When times were better and life was relatively normal, Republicans could get away with all manner of mischief. In a time of crisis, with lives and livelihoods on the line, their perverse inclination towards an anti-science, anti-tolerance, and anti-democratic agenda is hugely detrimental to the nation they pretend to serve. This will hasten the collapse of their party. When that happens there will be plenty of blame to go around, but DT will be judged the catalyst.

Who mourns the GOP?

Once upon a time, the Republican Party had a “big tent” that even included politicos with decidedly progressive bents. By the mid-1990s, all of those were put out to pasture. Then followed a purge of centrists that was expanded to include moderately right-wing members of Congress. By 2016, there were only a small handful of national- or state-level Republicans who weren’t right-wing extremists.

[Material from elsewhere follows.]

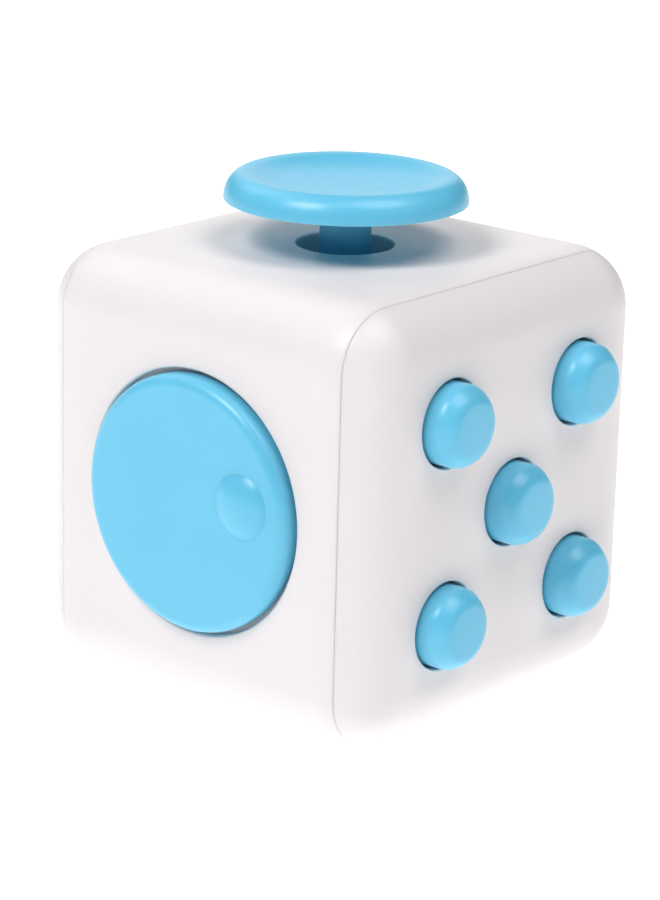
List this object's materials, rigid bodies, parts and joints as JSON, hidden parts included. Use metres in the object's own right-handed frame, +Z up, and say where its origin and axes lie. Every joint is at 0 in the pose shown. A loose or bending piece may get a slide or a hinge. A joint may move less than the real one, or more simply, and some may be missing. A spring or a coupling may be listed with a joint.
{
  "type": "fidget cube",
  "caption": "Fidget cube with push buttons, a gliding thumb stick, a spinning dial, a rocker switch, toothed wheels with a ball, and a thumb dish.",
  "frame": {"origin": "middle of the cube's base, which is the middle of the overall box's bottom face to within 0.3 mm", "axes": "+Z up out of the thumb stick's face; +X out of the button face; -Y out of the dial's face; +Y out of the rocker's face; -X out of the wheel and ball face"},
  "size_m": [0.0372, 0.0363, 0.0384],
  "materials": {
    "housing_plastic": "satin moulded white ABS",
    "control_plastic": "satin moulded sky-blue ABS",
    "inner_plastic": "natural grey moulded plastic",
    "screw_steel": "zinc-plated steel",
    "spring_steel": "bright spring steel",
    "wheel_metal": "satin plated metal",
    "ball_metal": "polished steel ball"
  },
  "bodies": {
    "casing": {"ball_dome": "spring_steel", "click_carrier": "inner_plastic", "click_cover": "housing_plastic", "click_screw_1": "screw_steel", "click_screw_2": "screw_steel", "click_screw_3": "screw_steel", "click_screw_4": "screw_steel", "dial_wave_washer": "spring_steel", "gear_axle": "screw_steel", "joystick_spring": "spring_steel", "joystick_spring_seat": "inner_plastic", "leaf_screw_1": "screw_steel", "leaf_screw_2": "screw_steel", "main_housing": "housing_plastic", "rocker_leaf_spring": "spring_steel", "rocker_pin": "screw_steel", "roll_carrier": "inner_plastic", "roll_cover": "housing_plastic", "roll_screw_1": "screw_steel", "roll_screw_2": "screw_steel", "seat_screw_1": "screw_steel", "seat_screw_2": "screw_steel", "silent_spring_lower_left": "spring_steel", "silent_spring_upper_right": "spring_steel", "snap_dome_center": "spring_steel", "snap_dome_lower_right": "spring_steel", "snap_dome_upper_left": "spring_steel"},
    "button_center": {"button_center": "control_plastic"},
    "button_upper_left": {"button_upper_left": "control_plastic"},
    "button_upper_right": {"button_upper_right": "control_plastic"},
    "button_lower_left": {"button_lower_left": "control_plastic"},
    "button_lower_right": {"button_lower_right": "control_plastic"},
    "stick_slider": {"joystick_washer": "inner_plastic"},
    "stick": {"joystick": "control_plastic", "joystick_flange": "control_plastic", "joystick_screw": "screw_steel"},
    "dial": {"spin_dial": "control_plastic", "dial_retainer": "inner_plastic", "dial_screw": "screw_steel"},
    "rocker": {"flip_rocker": "control_plastic"},
    "gear_1": {"roll_gear_1": "wheel_metal"},
    "gear_2": {"roll_gear_2": "wheel_metal"},
    "gear_3": {"roll_gear_3": "wheel_metal"},
    "ball_holder": {"ball_cup": "inner_plastic"},
    "ball": {"roll_ball": "ball_metal"}
  },
  "joints": [
    {"name": "press_center", "type": "slide", "parent": "casing", "child": "button_center", "axis": [-1, 0, 0], "range_m": [0, 0.0008], "stiffness_N_per_m": 1500, "springref_m": -0.0002, "deforming": ["snap_dome_center"]},
    {"name": "press_upper_left", "type": "slide", "parent": "casing", "child": "button_upper_left", "axis": [-1, 0, 0], "range_m": [0, 0.0008], "stiffness_N_per_m": 1500, "springref_m": -0.0002, "deforming": ["snap_dome_upper_left"]},
    {"name": "press_upper_right", "type": "slide", "parent": "casing", "child": "button_upper_right", "axis": [-1, 0, 0], "range_m": [0, 0.0008], "stiffness_N_per_m": 800, "springref_m": -0.0002, "deforming": ["silent_spring_upper_right"]},
    {"name": "press_lower_left", "type": "slide", "parent": "casing", "child": "button_lower_left", "axis": [-1, 0, 0], "range_m": [0, 0.0008], "stiffness_N_per_m": 800, "springref_m": -0.0002, "deforming": ["silent_spring_lower_left"]},
    {"name": "press_lower_right", "type": "slide", "parent": "casing", "child": "button_lower_right", "axis": [-1, 0, 0], "range_m": [0, 0.0008], "stiffness_N_per_m": 1500, "springref_m": -0.0002, "deforming": ["snap_dome_lower_right"]},
    {"name": "glide_x", "type": "slide", "parent": "casing", "child": "stick_slider", "axis": [1, 0, 0], "range_m": [-0.0012, 0.0012], "stiffness_N_per_m": 150, "deforming": ["joystick_spring"]},
    {"name": "glide_y", "type": "slide", "parent": "stick_slider", "child": "stick", "axis": [0, 1, 0], "range_m": [-0.0012, 0.0012], "stiffness_N_per_m": 150, "deforming": ["joystick_spring"]},
    {"name": "dial_spin", "type": "hinge", "parent": "casing", "child": "dial", "pos_m": [0, -0.0165, 0.0165], "axis": [0, -1, 0], "continuous": true},
    {"name": "rocker_flip", "type": "hinge", "parent": "casing", "child": "rocker", "pos_m": [0, 0.0133, 0.0165], "axis": [-1, 0, 0], "range_deg": [0, 14], "deforming": ["rocker_leaf_spring"]},
    {"name": "gear_1_spin", "type": "hinge", "parent": "casing", "child": "gear_1", "pos_m": [-0.0133, 0.0046, 0.011], "axis": [0, 1, 0], "continuous": true},
    {"name": "gear_2_spin", "type": "hinge", "parent": "casing", "child": "gear_2", "pos_m": [-0.0133, 0, 0.011], "axis": [0, 1, 0], "continuous": true},
    {"name": "gear_3_spin", "type": "hinge", "parent": "casing", "child": "gear_3", "pos_m": [-0.0133, -0.0046, 0.011], "axis": [0, 1, 0], "continuous": true},
    {"name": "ball_press", "type": "slide", "parent": "casing", "child": "ball_holder", "axis": [1, 0, 0], "range_m": [0, 0.0008], "stiffness_N_per_m": 1500, "springref_m": -0.0002, "deforming": ["ball_dome"]},
    {"name": "ball_roll", "type": "hinge", "parent": "ball_holder", "child": "ball", "pos_m": [-0.0149, 0, 0.023], "axis": [0, 1, 0], "continuous": true}
  ]
}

Bipartisan cooperation brought many all-important benefits to the U.S. Victory in World War II, passage of the Social Security and Voting Rights acts, and removal from office of the second-most corrupt president in history, Richard Nixon, just to name a few. Bipartisanship gives immediate legitimacy to various acts and initiatives. It demonstrates to voters and to the world at large that the U.S. can be united in more than name, working in tandem toward common goals for the good of everyone, and it also helps keep individual politicians honest by making it harder to hide behind party affiliation on important votes. If the GOP does collapse completely, it may cause a ripple effect that dooms the Democratic Party, too. That would be one more thing to blame DT for.